Le 11 septembre 2001, deux avions sur quatre s’écrasent à New York, sur les tours jumelles. Cette fois-ci cet événement sera immortalisé non par un Koudelka mais par des milliers figeant l’attentat et l’indignation. Tout comme l’entrée des chars soviétiques en 1968, les conséquences de l’effondrement du World Trade Center renforcent d’une part l’Amérique, stigmatisent et entretiennent l’amalgame entre arabes musulmans et intégristes, dans un contexte qui fait rejaillir des sentiments racistes plus ou moins enfouis. Ainsi, les prouesses diplomatiques de Washington à l’égard de ces pays alliés, ici l’Arabie Saoudite et l’Afghanistan, permettaient à l’occident de se renforcer dans ses sentiments anti-musulmans mais sans objecter jamais, ou que trop rarement : « regardez comment un si grand pays traite ses alliés ».

Si le degré d’émotivité en occident fut fort autour de ces deux évènements, les causes de ces émotions sont de compositions différentes. Le degré d’émotivité varie selon le rapport que nous entretenons avec l’imaginaire que notre environnement a su développer autour de l’Amérique et de l’Union Soviétique.
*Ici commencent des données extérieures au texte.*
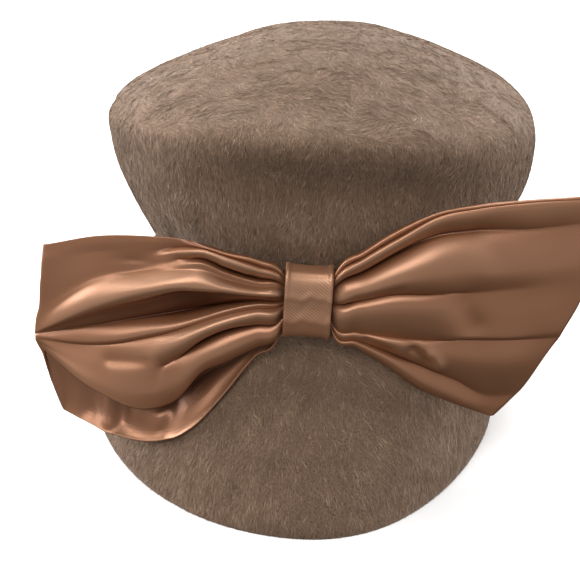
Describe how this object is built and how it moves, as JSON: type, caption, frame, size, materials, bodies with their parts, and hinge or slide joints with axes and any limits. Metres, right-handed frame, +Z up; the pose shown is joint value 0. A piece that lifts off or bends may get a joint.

La première continue à nourrir des symboles de rêves, de liberté, d’espoir, de richesse facile à monter… C’est l’Amérique de Manhattan, celle des premiers migrants-bâtisseurs, celle de la conquête de l’ouest, celle de John Wayne, celle de Ronald Reagan. Mais dans l’effondrement des tours, la poussière recouvrait encore un peu plus l’expropriation des indiens de ce même Manhattan, le génocide de ces derniers sur environ 150 ans, les politiques dites de « tolérance zéro »… tandis que l’occident détestait l’URSS, mélangeant volontiers communisme et stalinisme anéantissant toute forme de liberté et emprisonnant ses alliés dans un pacte de défense créant le désordre sur toute la planète. Mais voilà qu’un jour de 1991 l’URSS n’est plus, mais que le désordre persiste.

Les deux rencontres photographiques tant dans leur forme que dans leur fond permettent de réfléchir plus posément à ces moments historiques. Naviguez de salles en salles et croisez les photographies de la palestinienne Raeda Saadeh, au corps recouvert de peaux d’animaux, ou bien celle de l’algérienne Taysir Batniji, femme à la bourca. Militons pour un repositionnement de nos sentiments vis à vis du 11 septembre 2001.